Offenders may also be able to argue that being constantly monitored on GPS also violates their Fourth Amendment right, not to be subject to unreasonable search and seizure. Slapping a GPS bracelet on someone who is not on probation or parole could be considered seizure. "The government simply has no authority to take somebody off the street, who has already paid his debt to society, served his time, and force him to wear a tracking bracelet," says Risher. "It's giving them a life sentence." Being forced to wear the device while in the privacy of one's home could also be considered a search.

Critics say that beyond the legal issues, the draconian new laws, and in particular the GPS ankle bracelets, will have little impact on preventing crimes against children, who are the victims of most sex crimes. Two-thirds of the victims of sex crimes are under age 18, and 58 percent of those underage victims were under age 12, according to the Department of Justice. Yet the majority of those victims aren't preyed on by strangers but know their attacker.

Pamela D. Schultz, a survivor of childhood sexual abuse, is skeptical that broad application of GPS technology will do anything to prevent crimes like the one she suffered as a girl, which was committed by a neighbor.
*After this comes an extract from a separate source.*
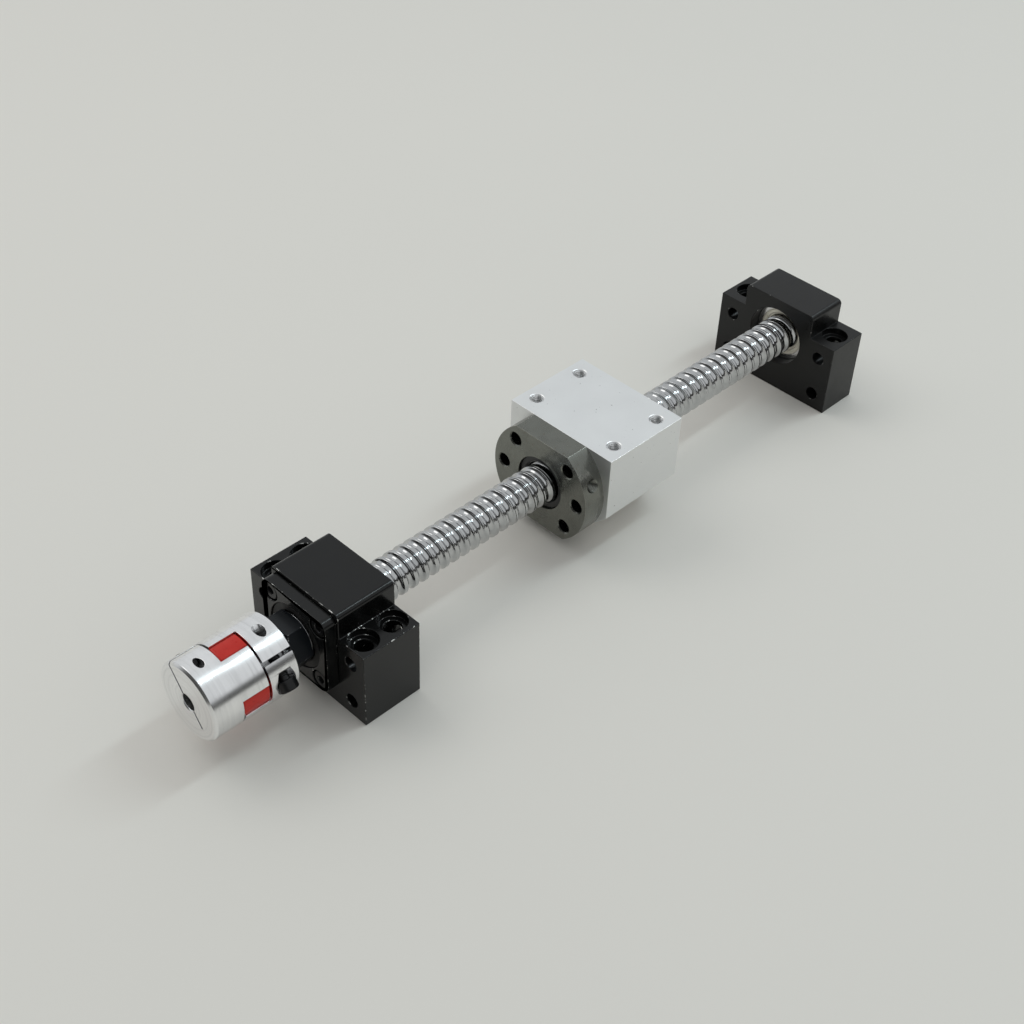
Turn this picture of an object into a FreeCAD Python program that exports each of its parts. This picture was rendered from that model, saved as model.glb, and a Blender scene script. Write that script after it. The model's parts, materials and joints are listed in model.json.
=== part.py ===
import FreeCAD, Part
import math
import os
import re
import Sketcher
from FreeCAD import Placement, Rotation, Vector

# Ball screw assembly: a 16 mm rolled screw of 5 mm lead between a fixed-side and a floating-side support block, with a
# flanged ball nut in an aluminium nut housing and a four-lobe jaw coupling on the driven end.
# Frame: +X along the screw, from the coupling towards the floating support; +Z up; the origin is on the mounting plane,
# at the centre of the fixed support's bolt pattern, under the screw axis. Millimetres.

doc = FreeCAD.newDocument("BallScrewAssembly")
sheet = doc.addObject("Spreadsheet::Sheet", "Params")

CELLS = [
    ("axis_height", 25, "screw axis above the mounting plane"),
    ("support_width", 60, "both support blocks across the wings"),
    ("support_height", 43, "top of the raised centre"),
    ("wing_height", 32.5, "top of the wings"),
    ("raised_width", 35, "raised centre across Y"),
    ("raised_round", 2, "round on the raised centre's long top edges"),
    ("fixed_length", 25, "fixed support along X, centred on the origin"),
    ("floating_face", 246.5, "floating support's front face"),
    ("floating_length", 20, "floating support along X"),
    ("wing_span", 46, "between the wing holes across Y"),
    ("wing_pitch", 13, "between the fixed support's wing holes along X"),
    ("wing_hole", 6.6, "vertical through hole in a wing"),
    ("wing_cbore", 10.8, "counterbore of a wing hole"),
    ("wing_cbore_deep", 3, "depth of the counterbore"),
    ("face_hole", 5.5, "horizontal through hole in a wing"),
    ("face_low", 7, "lower horizontal holes above the mounting plane"),
    ("face_high", 25, "upper horizontal holes above the mounting plane"),
    ("fixed_bore", 28, "seat of the two angular contact bearings"),
    ("fixed_bore_deep", 18.5, "depth of that seat from the front face"),
    ("rear_seal_bore", 24, "rear seal seat"),
    ("cover_side", 33, "square cover plate"),
    ("cover_thick", 5, "cover plate along X"),
    ("cover_round", 3, "corner round of the cover plate"),
    ("cover_spigot", 2.5, "spigot that holds the outer rings"),
    ("cover_bore", 25.6, "seal seat in the cover plate"),
    ("cover_screw_off", 12.4, "cover screws from the axis, in Y and in Z"),
    ("screw_head", 7, "M4 socket head diameter"),
    ("screw_head_tall", 4, "M4 socket head height"),
    ("screw_shank", 3.9, "M4 shank"),
    ("head_cbore", 8, "counterbore for an M4 socket head"),
    ("head_cbore_deep", 4.3, "depth of that counterbore"),
    ("socket_flats", 3, "hexagon socket across flats"),
    ("shoulder", 11.5, "start of the threaded length"),
    ("thread_end", 251.5, "end of the threaded length"),
    ("screw_dia", 16, "screw over the lands"),
    ("screw_lead", 5, "advance in one turn, right hand"),
    ("track_centre", 8.3, "radius of the ball track's centre line"),
    ("track_round", 1.65, "radius of the track's section"),
    ("nut_land", 16.8, "nut bore over the lands"),
    ("nut_ball", 2.8, "nut ball"),
    ("journal_fixed", 12, "journal in the fixed support"),
    ("journal_floating", 10, "journal in the floating support"),
    ("seat_dia", 10, "driven end, held by the coupling"),
    ("seat_end", -42.5, "driven end face"),
    ("seat_start", -26.9, "shoulder between the lock nut thread and the seat"),
    ("floating_end", 261.5, "floating end face"),
    ("ring_groove", 259.5, "snap ring groove, start"),
    ("ring_groove_wide", 1.15, "snap ring groove width"),
    ("ring_groove_dia", 9.6, "snap ring groove diameter"),
    ("flange_face", 101.5, "nut flange, front face"),
    ("flange_thick", 10, "nut flange thickness"),
    ("flange_dia", 48, "nut flange diameter"),
    ("flange_flats", 40, "nut flange across its two flats"),
    ("flange_pcd", 38, "flange bolt circle"),
    ("flange_hole", 5.5, "flange bolt hole"),
    ("nut_dia", 28, "nut body diameter"),
    ("nut_long", 50, "nut length with its flange"),
    ("wiper_seat", 22.4, "recess for a wiper"),
    ("wiper_seat_deep", 3.2, "depth of that recess"),
    ("oil_hole", 5, "tapped hole of the oil port"),
    ("oil_deep", 8, "depth of the oil port"),
    ("oil_angle", 157.5, "oil port around the axis, from +Y towards +Z"),
    ("block_wide", 52, "nut housing across Y"),
    ("block_high", 40, "nut housing height"),
    ("block_long", 40, "nut housing along X"),
    ("block_corner", 12.5, "chamfer of its lower corners"),
    ("block_bore", 28.1, "nut housing bore"),
    ("tap_drill", 4.2, "M5 tapped holes"),
    ("tap_deep", 10, "depth of the tapped holes"),
    ("top_pitch_x", 24, "top tapped holes along X"),
    ("top_pitch_y", 40, "top tapped holes across Y"),
    ("ac_bore", 12, "angular contact bearing bore"),
    ("ac_out", 28, "angular contact bearing outside diameter"),
    ("ac_wide", 8, "angular contact bearing width"),
    ("ac_front", -10, "front bearing's front face"),
    ("collar_dia", 18, "collars beside the fixed bearings"),
    ("fb_bore", 10, "floating bearing bore"),
    ("fb_out", 26, "floating bearing outside diameter"),
    ("fb_wide", 8, "floating bearing width"),
    ("ball_track", 2.4, "raceway section radius in the bearings"),
    ("ball_dia", 4.2, "bearing ball"),
    ("lock_long", 8, "lock nut width"),
    ("lock_corner", 11, "lock nut hexagon, corner radius"),
    ("coupling_face", -62, "coupling, motor end"),
    ("coupling_dia", 30, "coupling outside diameter"),
    ("coupling_long", 35, "coupling length"),
    ("motor_hub", 11.5, "motor hub body"),
    ("screw_hub", 12, "screw hub body"),
    ("jaw_long", 10.7, "jaw length"),
    ("jaw_angle", 60, "jaw around the axis"),
    ("jaw_inside", 7.4, "jaw inner radius"),
    ("lobe_angle", 29, "spider lobe around the axis"),
    ("motor_bore", 6.35, "motor shaft bore"),
    ("motor_slit_angle", 54.4, "motor hub's clamping slit around the axis"),
    ("screw_slit_angle", 139.5, "screw hub's clamping slit around the axis"),
    ("motor_clamp_off", 11.8, "motor hub's M3 clamp screw from the axis"),
    ("motor_clamp_head", 5.5, "M3 socket head diameter"),
    ("motor_clamp_tall", 3, "M3 socket head height"),
    ("motor_clamp_shank", 2.9, "M3 shank"),
    ("motor_clamp_flats", 2.5, "M3 hexagon socket across flats"),
    ("motor_clamp_seat", 1.8, "M3 head seat from the slit's middle"),
    ("screw_clamp_off", 10.9, "screw hub's clamp screw from the axis"),
]
for row, (alias, value, note) in enumerate(CELLS, 1):
    sheet.set("A%d" % row, alias)
    sheet.set("B%d" % row, str(value))
    sheet.set("C%d" % row, note)
    sheet.setAlias("B%d" % row, alias)
doc.recompute()
NAMES = {alias for alias, _, _ in CELLS}
NUM = {alias: float(value) for alias, value, _ in CELLS}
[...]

Now an associate professor of communications at Alfred University, a private school in western New York, she is the author of "Not Monsters: Analyzing the Stories of Child Molesters." Schultz is also a mother of two, who has a daughter in the second grade and a 21-month-old son. Regarding the new California laws, she says, "I think it's another example of feel-good legislation to get communities to feel that actual action is being taken to stem the problem. GPS monitoring and residency requirements are not going to do anything with the vast majority of offenders. They're just not."

As the state of California's own sex offender registry Web site attests, 90 percent of child victims know their attacker. And almost half the time that person is a family member. "The vast majority of offenders abuse kids who they know," says Schultz. "They have close relationships with the children and the children's families."

Niki Delson, a social worker who is the spokesperson for the California Coalition on Sexual Offending, which opposed the California proposition, says that GPS monitoring will serve no purpose in most of these cases. "The problem with using GPS for people who committed incest is you can't establish a zone which would make a child safe," says Delson. In fact, many sex offenders continue to be acquainted with their actual victims after the crimes occurred, according to Coombs of the California Coalition Against Sexual Assault. "That person doesn't stop being a father or a brother, and in many cases, is brought back to the family. GPS doesn't fix that," he says.

In fact, many sex crimes, notably those committed by family members or acquaintances, go unreported. Schultz fears that residency requirements and GPS tracking will have the unintended consequence of making victims of these crimes less likely to turn an attacker over to authorities. "When the bulk of abuse happens within families and close relationships, there is going to be less of a tendency to report those crimes," she says. "If something happens inside your family, and you report that, it's going to be plastered all over the place. Not only is the offender under public scrutiny, so are the families of the victims." For these types of offenses, adding GPS monitoring and strict residency requirements into the mix adds "another level of pressure into silence."

Schultz would rather see the tens of millions of dollars California is about to spend monitoring felony sex offenders be poured into counseling for victims of sex crimes and into programs for offenders that aim to prevent recidivism. "As a society we need to become less hysterical and more informed about sexual abuse," she says in an e-mail. "When we demonize the offenders, we're pretty much feeding the crime. We further isolate and alienate the offenders, which is a precipitating factor in many offenders' impulses to act out. We're so focused on the minority of offenders who seem to fit our skewed perceptions of what sexual abuse and sexual abusers should be, we fail to recognize that the crime actually occurs closer to home."


By Katharine Mieszkowski

Katharine Mieszkowski is a senior writer for Salon.